On group outings, youth learn skills and build positive relationships
Our youth have fun while training essential life skills.
Youth build relationships with their mentors, peers, and other Friends–Seattle staff while participating in outings. Outings aren’t just fun activities to open our youth up to new experiences; they are always intentionally planned around a bigger goal. Our youth are always learning, whether it’s a task or skill they try for the first time, or a recurring activity that is a go-to with their mentor, or an opportunity to create a safe space for them to just be themselves.
Last year was an especially important year for youth to reconnect with peers after being apart so much during the pandemic. Our youth expressed confidence, joy, and belonging during activities that also prompted them to practice various skills they can apply in their everyday lives.

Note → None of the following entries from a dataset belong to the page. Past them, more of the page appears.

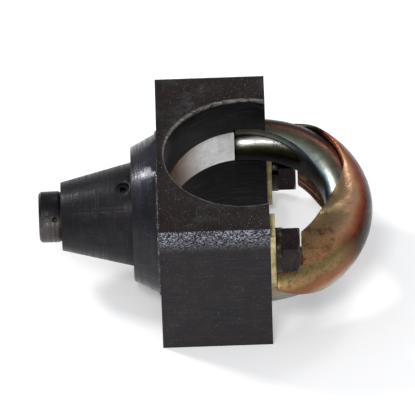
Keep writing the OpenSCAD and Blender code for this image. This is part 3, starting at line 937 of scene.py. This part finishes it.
class CLAMP_OT_strap(ClampOperator, bpy.types.Operator):
    """Build the pressed strap over the hoop, and its two lugs"""

    bl_idname = "clamp.strap"
    bl_label = "Strap and lugs"

    def execute(self, context):
        s = sizes()
        angles = stations()
        rows = len(angles) - 1
        deselect_all()
        bpy.ops.mesh.primitive_grid_add(x_subdivisions=rows, y_subdivisions=SECTION_STEPS, size=2)
        strap = bpy.context.object
        strap.name = strap.data.name = "strap_shell_pressed"
        lines = [section_lines(angle) for angle in angles]
        cells = grid_cells(strap, rows)
        bpy.ops.object.mode_set(mode="EDIT")
        bpy.ops.mesh.select_mode(type="FACE")
        bpy.ops.mesh.select_all(action="DESELECT")
        bpy.ops.object.mode_set(mode="OBJECT")
        for face in strap.data.polygons:
            corner = min(cells[v] for v in face.vertices)
            face.select = is_notched(*corner, rows)
        bpy.ops.object.mode_set(mode="EDIT")
        bpy.ops.mesh.delete(type="FACE")
        bpy.ops.mesh.select_mode(type="VERT")
        bpy.ops.object.mode_set(mode="OBJECT")
        cells = grid_cells(strap, rows)
        apply_modifier(strap, "SOLIDIFY", thickness=0.1, offset=0.0)
        count = len(cells)
        for k, vertex in enumerate(strap.data.vertices):
            i, j = cells[k % count]
            skin = STRAP_TOP_R - (0 if k < count else s.strap_wall)
            vertex.co = strap_place(angles[i], lines[i][j], skin)
        only(strap)
        bpy.ops.object.mode_set(mode="EDIT")
        bpy.ops.mesh.select_all(action="SELECT")
        bpy.ops.mesh.normals_make_consistent(inside=False)
        bpy.ops.object.mode_set(mode="OBJECT")
        apply_modifier(
            strap, "BEVEL", width=s.worn_edge, segments=2, limit_method="ANGLE", angle_limit=math.radians(50)
        )
        smooth(strap, 60)
        finish_piece(strap, "hoop", "strap_shell", finish("yellow_zinc_strap"))
        for side in ("near", "far"):
            lug = worn_copy(side + "_lug", side + "_lug_sheared", s.fine_edge)
            finish_piece(lug, "hoop", side + "_lug", finish("yellow_zinc_lug"))
        return {"FINISHED"}


class CLAMP_OT_bolts(ClampOperator, bpy.types.Operator):
    """Build the two hexagon bolts with cut threads, and their spring washers"""

    bl_idname = "clamp.bolts"
    bl_label = "Bolts and washers"

    def execute(self, context):
        s = sizes()
        for side in ("near", "far"):
            washer = worn_copy(side + "_spring_washer", side + "_spring_washer_split", s.fine_edge)
            finish_piece(
                washer, "hoop", side + "_spring_washer", finish("black_oxide_bolt")
            )
            head = worn_copy(side + "_bolt", side + "_bolt_head", 0)
            only(head)
            bpy.ops.object.mode_set(mode="EDIT")
            bpy.ops.mesh.select_all(action="SELECT")
            bpy.ops.mesh.bisect(
                plane_co=(HEAD_LOW_X, 0, 0), plane_no=(1, 0, 0), clear_inner=True, use_fill=True
            )
            bpy.ops.object.mode_set(mode="OBJECT")
            apply_modifier(
                head, "BEVEL", width=s.fine_edge, segments=2, limit_method="ANGLE",
                angle_limit=math.radians(20),
            )
            smooth(head, 25)
            thread = self.thread(side, s)
            only(head)
            thread.select_set(True)
            bpy.ops.object.join()
            head.name = head.data.name = side + "_bolt_threaded"
            finish_piece(
                head, side + "_screw", side + "_bolt", finish("black_oxide_bolt")
            )
        return {"FINISHED"}

    def thread(self, side, s):
        """One shank: a tooth swept along its helix as an open strip, over a plain core that fills it."""
        root = THREAD_CREST - s.thread_depth
        start = BOLT_LOW.x + SHANK_TIP
        turns = int((HEAD_LOW_X - start) / s.thread_pitch) - 1
        centre = BOLT_AXIS if side == "near" else half_turned(BOLT_AXIS)
        tooth = [(0.0, root), (0.38, THREAD_CREST), (0.5, THREAD_CREST), (0.88, root), (1.0, root)]
        mesh = bpy.data.meshes.new("thread_profile")
        mesh.from_pydata(
            [(start + share * s.thread_pitch, 0, reach) for share, reach in tooth],
            [(i, i + 1) for i in range(len(tooth) - 1)], [],
        )
        thread = bpy.data.objects.new("thread_profile", mesh)
        bpy.context.scene.collection.objects.link(thread)
        apply_modifier(
            thread, "SCREW", axis="X", angle=2 * math.pi, screw_offset=s.thread_pitch, iterations=turns,
            steps=28, render_steps=28, use_merge_vertices=True, merge_threshold=0.001 * MM,
            use_normal_calculate=True,
        )
        deselect_all()
        bpy.ops.mesh.primitive_cylinder_add(
            vertices=48, radius=root + 0.02 * MM, depth=HEAD_LOW_X - BOLT_LOW.x + SHANK_TIP,
            location=((HEAD_LOW_X + BOLT_LOW.x + SHANK_TIP) / 2, 0, 0), rotation=(0, math.pi / 2, 0),
        )
        core = bpy.context.object
        bpy.ops.object.transform_apply(location=True, rotation=True, scale=True)
        apply_modifier(
            core, "BEVEL", width=SHANK_TIP, segments=2, limit_method="ANGLE", angle_limit=math.radians(40)
        )
        only(thread)
        core.select_set(True)
        bpy.ops.object.join()
        for vertex in thread.data.vertices:
            vertex.co += Vector((0, centre.y, centre.z))
        smooth(thread, 30)
        return thread


class CLAMP_OT_stage(ClampOperator, bpy.types.Operator):
    """Set out the pale floor, the soft lights and the camera"""

    bl_idname = "clamp.stage"
    bl_label = "Stage"

    def execute(self, context):
        scene = context.scene
        scene.view_settings.view_transform = "Standard"
        deselect_all()
        bpy.ops.mesh.primitive_plane_add(size=6, location=(0, 0, BLOCK_LOW.z - 0.05 * MM))
        floor = bpy.context.object
        floor.name = "studio_floor"
        floor.data.materials.append(floor_finish())

        world = bpy.data.worlds.new("studio")
        scene.world = world
        world.use_nodes = True
        world.node_tree.nodes["Background"].inputs["Color"].default_value = srgb("#f2f4f8")
        world.node_tree.nodes["Background"].inputs["Strength"].default_value = 0.5

        # name, place, size and power of each soft light, all aimed at the clamp
        lights = (
            ("key", (-0.25, -0.85, 1.25), 0.4, 6.5),
            ("low", (0.1, -1.35, 0.3), 0.3, 4.0),
            ("rim", (-0.95, 0.5, 0.88), 0.22, 9.0),
            ("crown", (0.35, 0.85, 1.0), 0.3, 2.4),
        )
        for name, place, size, power in lights:
            bpy.ops.object.light_add(type="AREA", location=place)
            light = bpy.context.object
            light.name = name + "_light"
            light.data.size = size
            light.data.energy = power
            aim = Vector((0, 0, AXIS_Z)) - Vector(place)
            light.rotation_euler = aim.to_track_quat("-Z", "Y").to_euler()

        target = Vector((-11.6, 0, 24.6)) * MM
        elevation, roll, reach = math.radians(41.2), math.radians(-1.97), 2.5
        back = Vector((0, -math.cos(elevation), math.sin(elevation)))
        bpy.ops.object.camera_add(location=target + back * reach)
        camera = bpy.context.object
        turn = (-back).to_track_quat("-Z", "Y")
        camera.rotation_mode = "QUATERNION"
        camera.rotation_quaternion = turn @ Matrix.Rotation(roll, 3, "Z").to_quaternion()
        camera.data.sensor_width = 36
        camera.data.lens = 36 * reach / 0.1257
        camera.data.clip_end = 20
        scene.camera = camera
        return {"FINISHED"}


class CLAMP_PT_panel(bpy.types.Panel):
    """Lists the clamp's pieces in the sidebar"""

    bl_idname = "CLAMP_PT_panel"
    bl_label = "Saddle Clamp"
    bl_space_type = "VIEW_3D"
    bl_region_type = "UI"
    bl_category = "Clamp"

    def draw(self, context):
        for operator in OPERATORS:
            self.layout.operator(operator.bl_idname)
        for group in (context.scene.clamp_sizes, context.scene.clamp_colours):
            for name in group.__annotations__:
                self.layout.prop(group, name)


OPERATORS = (
    CLAMP_OT_saddle,
    CLAMP_OT_weld,
    CLAMP_OT_spigot,
    CLAMP_OT_pin,
    CLAMP_OT_hoop,
    CLAMP_OT_strap,
    CLAMP_OT_bolts,
    CLAMP_OT_stage,
)
CLASSES = (ClampSizes, ClampColours, *OPERATORS, CLAMP_PT_panel)


def register():
    for cls in CLASSES:
        bpy.utils.register_class(cls)
    bpy.types.Scene.clamp_sizes = bpy.props.PointerProperty(type=ClampSizes)
    bpy.types.Scene.clamp_colours = bpy.props.PointerProperty(type=ClampColours)


def unregister():
    del bpy.types.Scene.clamp_colours
    del bpy.types.Scene.clamp_sizes
    for cls in reversed(CLASSES):
        bpy.utils.unregister_class(cls)


def main():
    register()
    bpy.ops.clamp.saddle()
    bpy.ops.clamp.weld()
    bpy.ops.clamp.spigot()
    bpy.ops.clamp.pin()
    bpy.ops.clamp.hoop()
    bpy.ops.clamp.strap()
    bpy.ops.clamp.bolts()
    bpy.ops.clamp.stage()


if __name__ == "__main__":
    main()
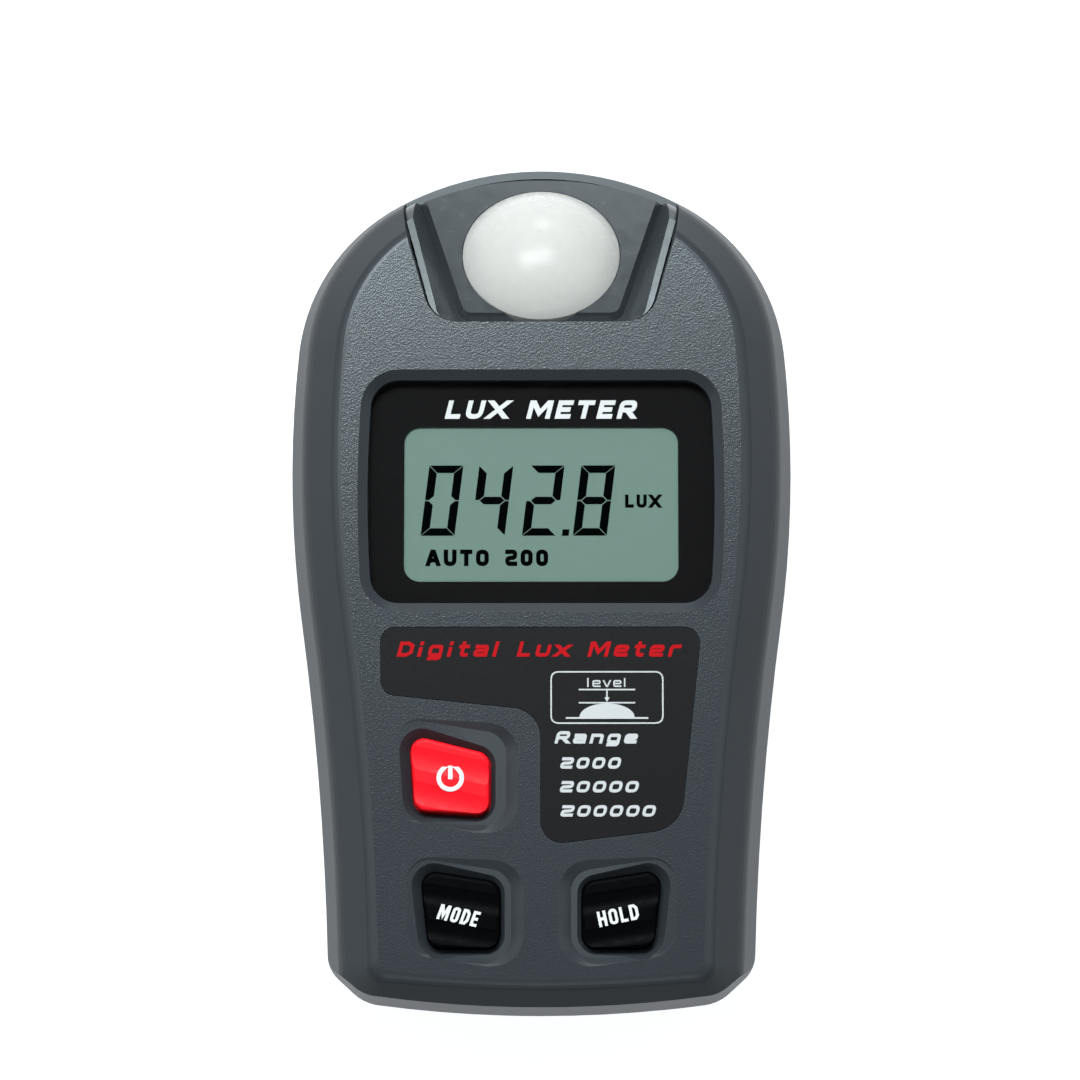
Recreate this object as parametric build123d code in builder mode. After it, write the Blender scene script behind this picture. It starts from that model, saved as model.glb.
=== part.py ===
"""Handheld light meter: two moulded shells around a display, three keys, a domed sensor and two cells.

The meter lies on its back. +X is its right, +Y points to the sensor head, +Z comes out of its face.
The origin is the centre of its footprint, on the back face. All sizes are in millimetres.
"""
from build123d import *
from math import asin, cos, radians, sin, tan
import os

os.makedirs("parts", exist_ok=True)

# --- case -----------------------------------------------------------------------------------
LENGTH = 102.0
DEPTH = 25.0
PARTING_Z = 13.0
WALL = 2.0
WALL_DRAFT = 14.4
FOOT_DRAFT = 5.0
BACK_DRAFT = 3.5
BEVEL_SLOPE = 38.0
# edges are rounded by narrow facets: radius of the rounding and slope of each facet
SHOULDER_RADIUS = 7.0
SHOULDER_SLOPES = (20.0, 26.0, 32.0)
RIM_RADIUS = 2.0
RIM_SLOPES = (48.0, 58.0, 68.0, 79.0)
BACK_SLOPES = (15.0, 28.0, 41.0, 54.0, 67.0, 80.0)
BACK_EDGE_RADIUS = 3.6
SEAM_CHAMFER = 0.22
LIP_HEIGHT = 1.3
LIP_INSET = 1.0
LIP_THICK = 0.8
LIP_END_Y = 36.0
HALF_LENGTH = LENGTH / 2
FACE_INNER_Z = DEPTH - WALL

# outline of the case at the seam: radius and turn of each arc, from the head end down one side
HEAD_ARC = (36.08, 28.6)
SHOULDER_ARC = (23.27, 55.65)
FLANK_ARC = (138.2, 13.7)
WAIST_ARC = (363.6, 6.23)
CORNER_ARC = (4.07, 45.64)
CORNER_FLAT = 2.41
FOOT_CORNER_ARC = (5.44, 35.1)

# flat face: the same arcs, drawn in from the seam outline
FACE_INSET = 5.7
FACE_FOOT_Y = -47.9
FACE_CORNER_Y = -46.8
FACE_CORNER_RADIUS = 1.6
FOOT_BOW = 0.22
SIDE_RUN = 20.0

# --- sensor head ----------------------------------------------------------------------------
NOTCH_FOOT_Y = 30.1
NOTCH_FOOT_HALF = 12.9
NOTCH_SIDE_LEAN = 16.2
NOTCH_CORNER = 4.0
NOTCH_DRAFT = 7.0
HEAD_BAND = 1.35
HEAD_BAND_TOP_Z = 14.7
TRAY_GAP = 0.1
TRAY_RIM_DROP = 1.4
TRAY_RIM_SLOPE = 12.0
TRAY_SLOPE = 24.1
TRAY_FLOOR_Y = 31.0
TRAY_FLOOR_Z = 22.5
TRAY_PLATE = 1.8
PLATEAU_RISE = 0.35
PLATEAU_DRAFT = 30.0
DOME_CENTRE_Y = 39.2
DOME_RADIUS = 9.4
DOME_HEIGHT = 5.0
DOME_WALL = 1.3
DOME_FLANGE = 0.9
DOME_FLANGE_RADIUS = 10.2
GASKET_THICK = 0.4
BOWL_DEPTH = 0.6
BOWL_FLOOR_HALF = 9.5
BOWL_FLOOR_LEAN = 0.29
BOWL_FLOOR_CORNER = 1.8
BOWL_MOUTH_HALF = 14.2
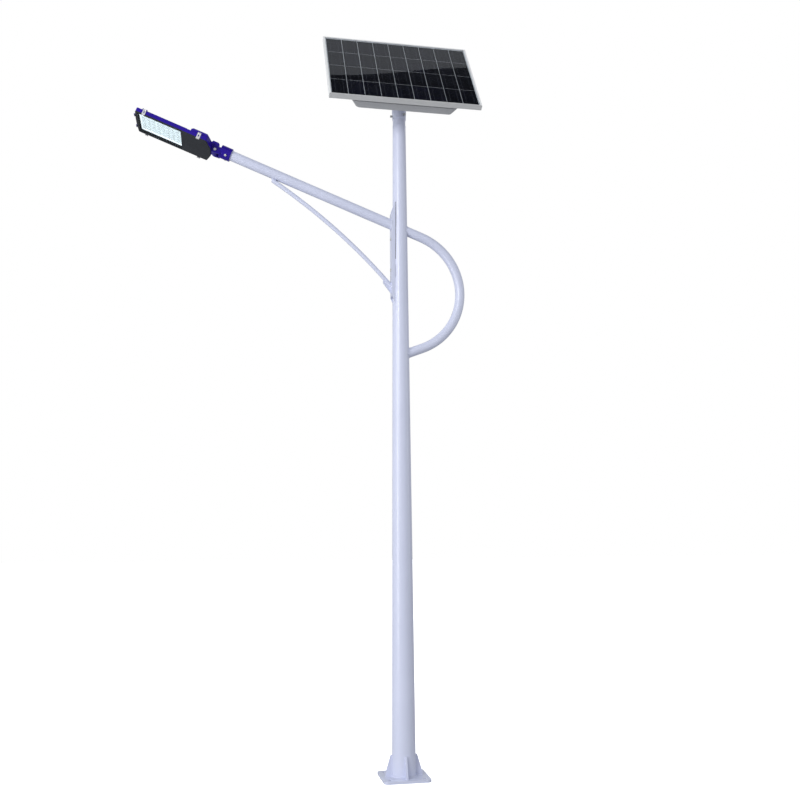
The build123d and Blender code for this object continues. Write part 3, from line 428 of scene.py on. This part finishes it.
def silicon():
    """Dark monocrystalline silicon with printed fingers and busbars. The tint differs between cells."""
    cell = Finish("silicon", (0.003, 0.004, 0.009), 0.3, specular_ior_level=0.04)
    flat = cell.turned(-PANEL_TILT, (1, 0, 0), PANEL_CENTRE)
    middle = cell.node("VectorMath", i0=flat, i1=-PANEL_CENTRE).outputs[0]
    along = cell.node("SeparateXYZ", Vector=middle).outputs
    column = cell.maths("DIVIDE", along[0], CELL_FIELD[0] / CELL_COLUMNS)
    column = cell.maths("ADD", column, CELL_COLUMNS / 2 % 1)
    row = cell.maths("DIVIDE", along[1], CELL_FIELD[1] / CELL_ROWS)
    number = cell.node("CombineXYZ", X=cell.maths("FLOOR", column), Y=cell.maths("FLOOR", row)).outputs[0]
    chance = cell.node("TexWhiteNoise", Vector=number).outputs["Value"]
    tone = cell.blend(chance, (0.0022, 0.0026, 0.0050), (0.0048, 0.0050, 0.0150))
    tone = cell.blend(cell.span(cell.noise(9.0, detail=2.0), 0.3, 0.7), tone, (0.0030, 0.0036, 0.0085))
    from_finger = cell.maths("FRACT", cell.maths("DIVIDE", along[1], FINGER_PITCH))
    finger = cell.maths("LESS_THAN", from_finger, FINGER_SHARE)
    tone = cell.blend(finger, tone, (0.020, 0.022, 0.030))
    across = cell.maths("FRACT", cell.maths("MULTIPLY", column, BUSBARS))
    from_busbar = cell.maths("ABSOLUTE", cell.maths("SUBTRACT", across, 0.5))
    busbar = cell.maths("LESS_THAN", from_busbar, BUSBAR_HALF_SHARE)
    cell.drive("Base Color", cell.blend(busbar, tone, (0.06, 0.065, 0.08)))
    cell.drive("Roughness", cell.span(cell.noise(300.0, detail=2.0), 0.3, 0.7, 0.2, 0.32))
    return cell.material


def moulded(name, colour, shade, roughness, grain=900.0, depth=0.00008):
    """Moulded plastic or rubber with a fine spark-eroded grain."""
    skin = Finish(name, colour, roughness)
    skin.drive("Base Color", skin.blend(skin.span(skin.noise(24.0), 0.3, 0.7), colour, shade))
    spots = skin.noise(grain * 0.3)
    skin.drive("Roughness", skin.span(spots, 0.3, 0.7, roughness - 0.06, roughness + 0.08))
    skin.bump(skin.cells(grain), distance=depth, strength=0.5)
    return skin.material


def cast_paint(name, colour, shade, roughness, **constants):
    """Paint over a die casting: the casting's soft ripple shows through the gloss."""
    paint = Finish(name, colour, roughness, **constants)
    clouds = paint.span(paint.noise(10.0, detail=4.0), 0.3, 0.7)
    paint.drive("Base Color", paint.blend(clouds, colour, shade))
    spots = paint.noise(120.0)
    paint.drive("Roughness", paint.span(spots, 0.3, 0.7, roughness - 0.05, roughness + 0.07))
    paint.bump(paint.noise(700.0, detail=2.0), distance=0.00012, strength=0.4)
    paint.bump(paint.noise(60.0, detail=2.0), distance=0.0006, strength=0.15)
    return paint.material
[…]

In the summer, our youth took their teamwork skills to the diamond with a game of kickball. Their opponents were none other than their very own mentors. Youth worked together on a team, strategizing and showing sportsmanship. Our youth may have won by scoring more points, but they also won in the task of pro-social development.
While the weather was warm, a group of our youth and mentors also grabbed their paddles and hit the water, kayaking on Lake Union. Many youth accomplished important developmental endeavors, such as improved health, building relationships with others they usually don’t spend time with, making good choices, and trying their best to stay dry and not fall in the water.
Youth often come to our office to take part in group activities as well. One mentor taught a group how to do bullet journaling, encouraging youth to set goals and track progress in many different topics such as school or even self-care. Mentors also found ways to connect baking to school success by hosting a baking outing where youth read recipes, followed instructions, and found the right way to measure ingredients needed for desserts. Not only did they get something sweet out of it, they did so while being safe and working independently towards a goal.
While our model is based on professional mentorship between a salaried mentor with their youth, Friends-Seattle finds ways to promote collective and group learning and skill building over the course of the year with many shared activities.